Cranleigh appears in the book The Meaning of Liff by Douglas Adams and John Lloyd, in which experiences which do not have words yet are given words which currently only exist as names of places. "Cranleigh" is defined as: "A mood of irrational irritation with everyone and everything."

Some scenes of the Star Wars series Andor were filmed on location at Jelleys Hollow.

==Demography and housing==

2011 Census Homes
| Output area | Detached | Semi-detached | Terraced | Flats and apartments | Caravans/temporary/mobile homes | shared between households |
|---|---|---|---|---|---|---|
| (Civil Parish) | 2,089 | 1,137 | 667 | 881 | 5 | 0 |

The average level of accommodation in the region composed of detached houses was 28%, the average that was apartments was 22.6%.

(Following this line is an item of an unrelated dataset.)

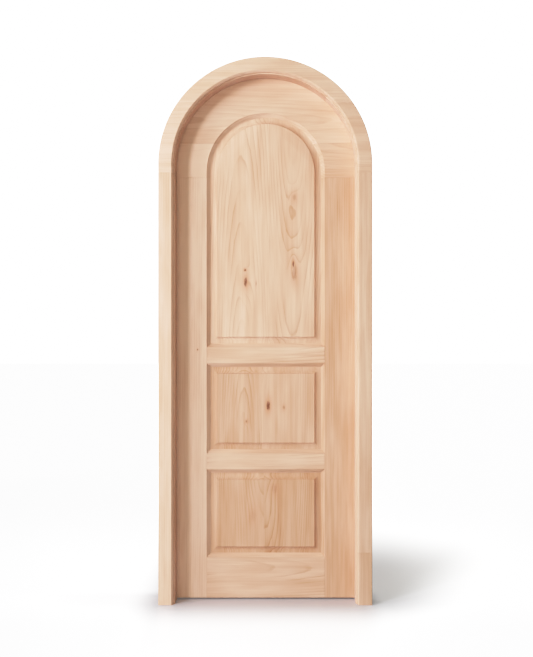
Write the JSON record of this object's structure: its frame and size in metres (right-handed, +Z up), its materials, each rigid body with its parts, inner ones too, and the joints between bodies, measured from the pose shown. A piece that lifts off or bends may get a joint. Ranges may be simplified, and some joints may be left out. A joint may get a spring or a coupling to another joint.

2011 Census Key Statistics
| Output area | Population | Households | % Owned outright | % Owned with a loan | hectares |
|---|---|---|---|---|---|
| (Civil Parish) | 11,492 | 4,779 | 43.3% | 32.2% | 3,278 |

The proportion of households in the civil parish who owned their home outright compares to the regional average of 35.1%. The proportion who owned their home with a loan compares to the regional average of 32.5%. The remaining % is made up of rented dwellings (plus a negligible % of households living rent-free).

==Notable residents==
- Sky News presenter Anna Botting was born and raised in Cranleigh.
- The artist Joseph Longhurst moved to Cranleigh in 1918, and lived there until his death in 1922. He was one of a group of artists who lived in the village in the early 1920s, including W. Heath Robinson and Lawson Wood.
- Mathematician G. H. Hardy was born and raised in Cranleigh.
- Frederick Savage, schoolmaster who founded Seaford College.
- Jim Slater, accountant turned businessman, founder of Slater Walker, lived in the village.
- Former drummer in The Beatles Ringo Starr and his actress wife Barbara Bach lived on the outskirts of the village.
- Frank Swinnerton the writer lived in the large cottage Old Tokefield on The Commons in Cranleigh for more than fifty years.
- Desmond Tutu, when serving as a curate in England in 1963, lived in the village for a month. He wrote in the parish magazine about how friendly the locals had been towards himself and his family.
- Richard O'Brien, actor, songwriter, screenwriter and creator of the Rocky Horror Picture Show lived in Cranleigh. He named his house Denton after the fictional setting of the Rocky Horror Picture Show.